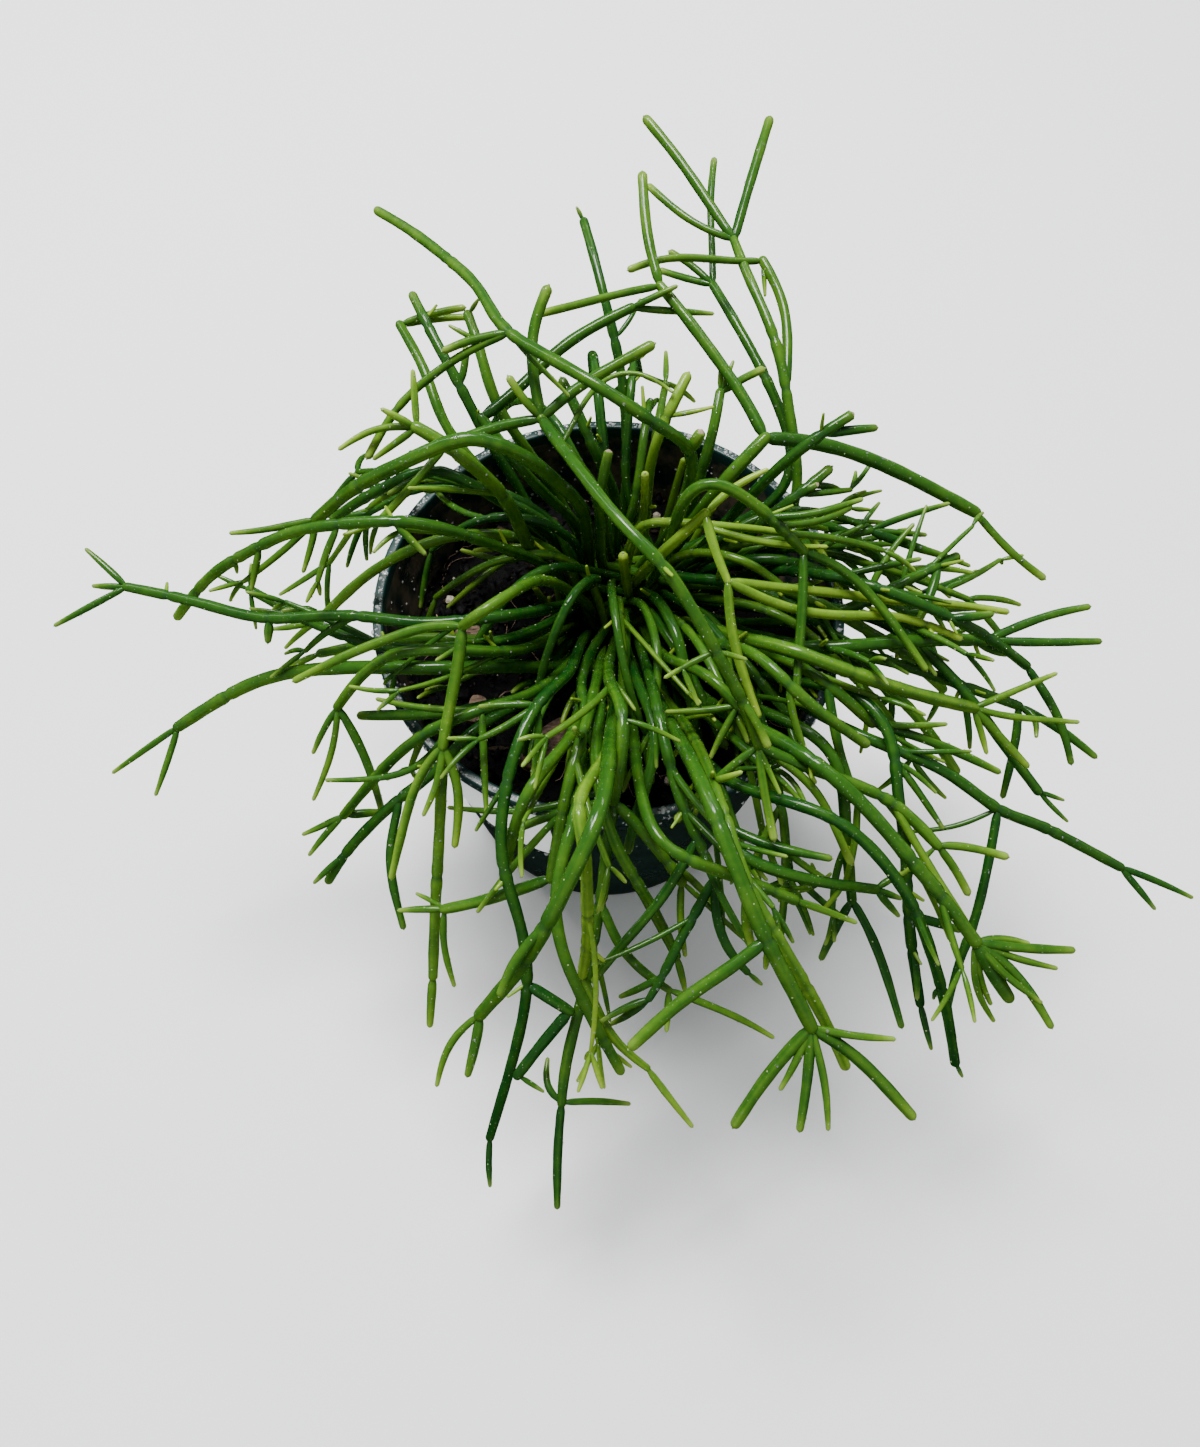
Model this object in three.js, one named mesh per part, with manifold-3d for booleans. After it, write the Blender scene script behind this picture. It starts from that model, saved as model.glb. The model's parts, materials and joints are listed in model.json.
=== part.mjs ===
// A cashero mistletoe cactus in its round nursery pot. Millimetres, +Z up.
// The origin is the centre of the pot's base, and the side nearest the viewer is -Y.
import * as THREE from "three";
import { mergeVertices } from "three/addons/utils/BufferGeometryUtils.js";
import Module from "manifold-3d";

const wasm = await Module();
wasm.setup();

// Driving dimensions of the pot and its filling
const POT = {
  height: 90,
  rimRadius: 52.5,
  lipWidth: 2.3,
  bandHeight: 3,
  wallTopRadius: 51.2,
  baseRadius: 37.5,
  wall: 1.2,
  floor: 2.4,
  facets: 32,
};
const SHOULDER = POT.height - POT.bandHeight;
const DRAIN = { count: 6, radius: 4, ring: 26, facets: 8 };
const LABEL = { edges: [-152, -104.5], heights: [46, 83.5], corner: 4, thickness: 0.3, columns: 10 };
const SOIL = { top: 70, clearance: 0.3, dimple: 0.7, bevel: 1.4, rings: [20, 35] };
const CLEARANCE = 0.3;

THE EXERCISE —
Each line of the listing should be echoed back exactly.

SOLUTION FOR THIS TASK —
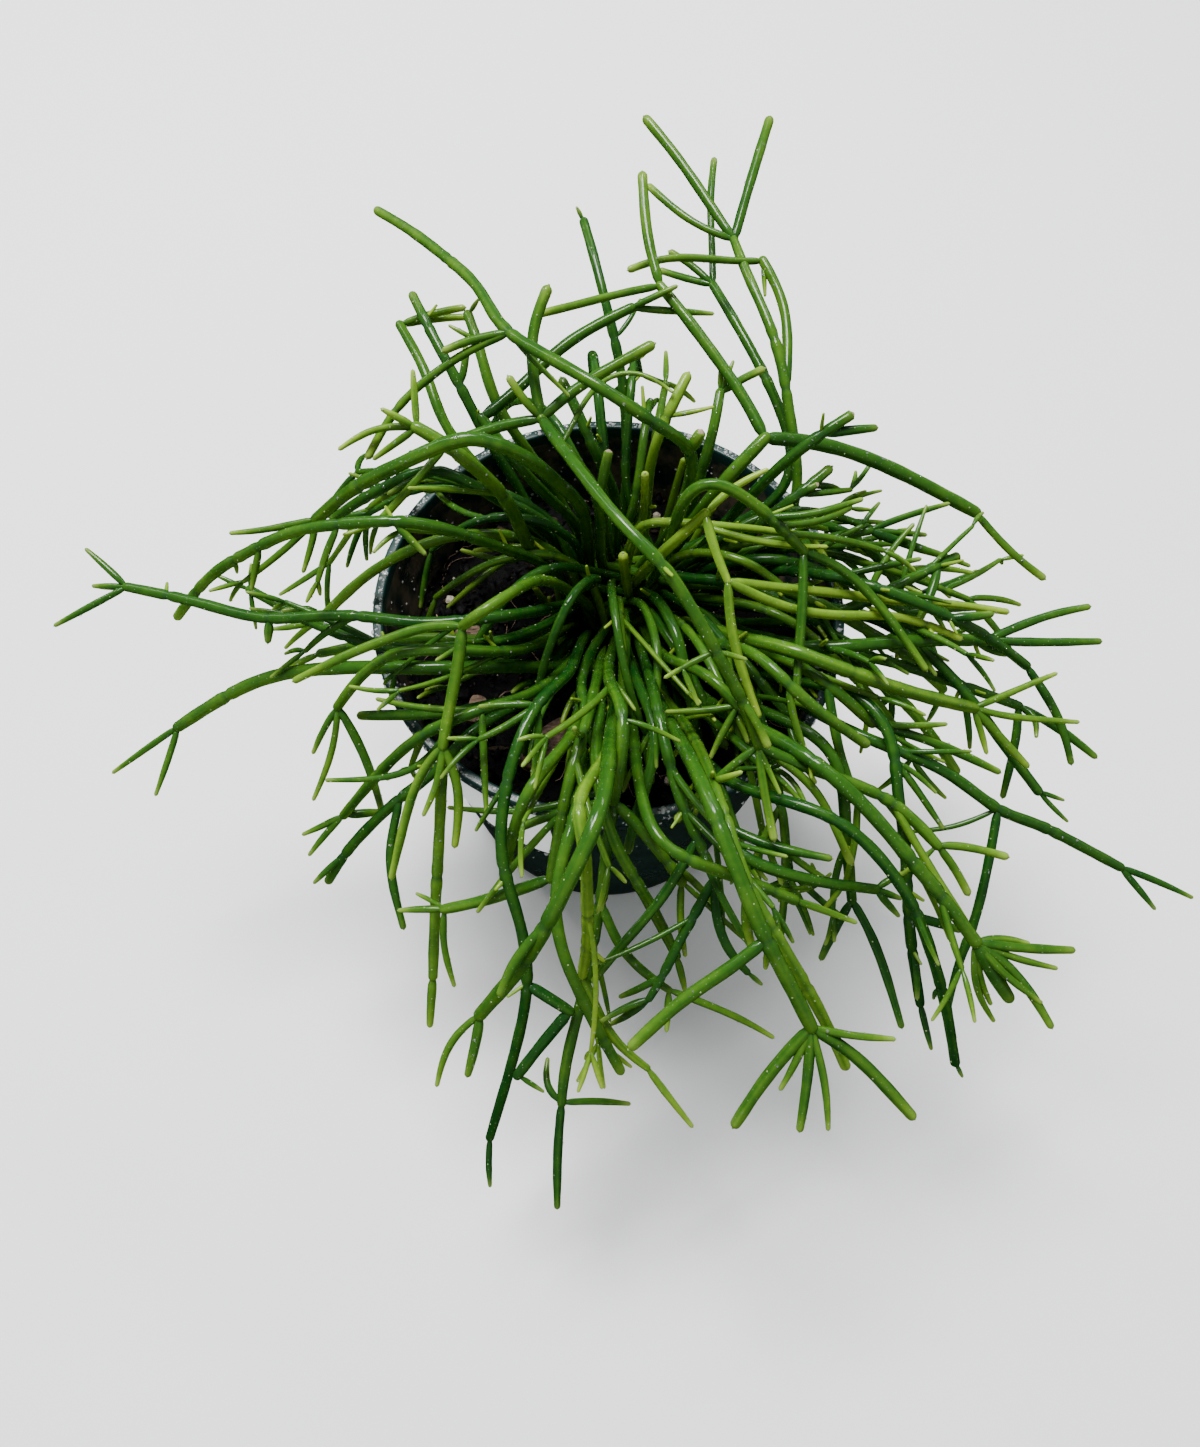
Model this object in three.js, one named mesh per part, with manifold-3d for booleans. After it, write the Blender scene script behind this picture. It starts from that model, saved as model.glb. The model's parts, materials and joints are listed in model.json.
=== part.mjs ===
// A cashero mistletoe cactus in its round nursery pot. Millimetres, +Z up.
// The origin is the centre of the pot's base, and the side nearest the viewer is -Y.
import * as THREE from "three";
import { mergeVertices } from "three/addons/utils/BufferGeometryUtils.js";
import Module from "manifold-3d";

const wasm = await Module();
wasm.setup();

// Driving dimensions of the pot and its filling
const POT = {
  height: 90,
  rimRadius: 52.5,
  lipWidth: 2.3,
  bandHeight: 3,
  wallTopRadius: 51.2,
  baseRadius: 37.5,
  wall: 1.2,
  floor: 2.4,
  facets: 32,
};
const SHOULDER = POT.height - POT.bandHeight;
const DRAIN = { count: 6, radius: 4, ring: 26, facets: 8 };
const LABEL = { edges: [-152, -104.5], heights: [46, 83.5], corner: 4, thickness: 0.3, columns: 10 };
const SOIL = { top: 70, clearance: 0.3, dimple: 0.7, bevel: 1.4, rings: [20, 35] };
const CLEARANCE = 0.3;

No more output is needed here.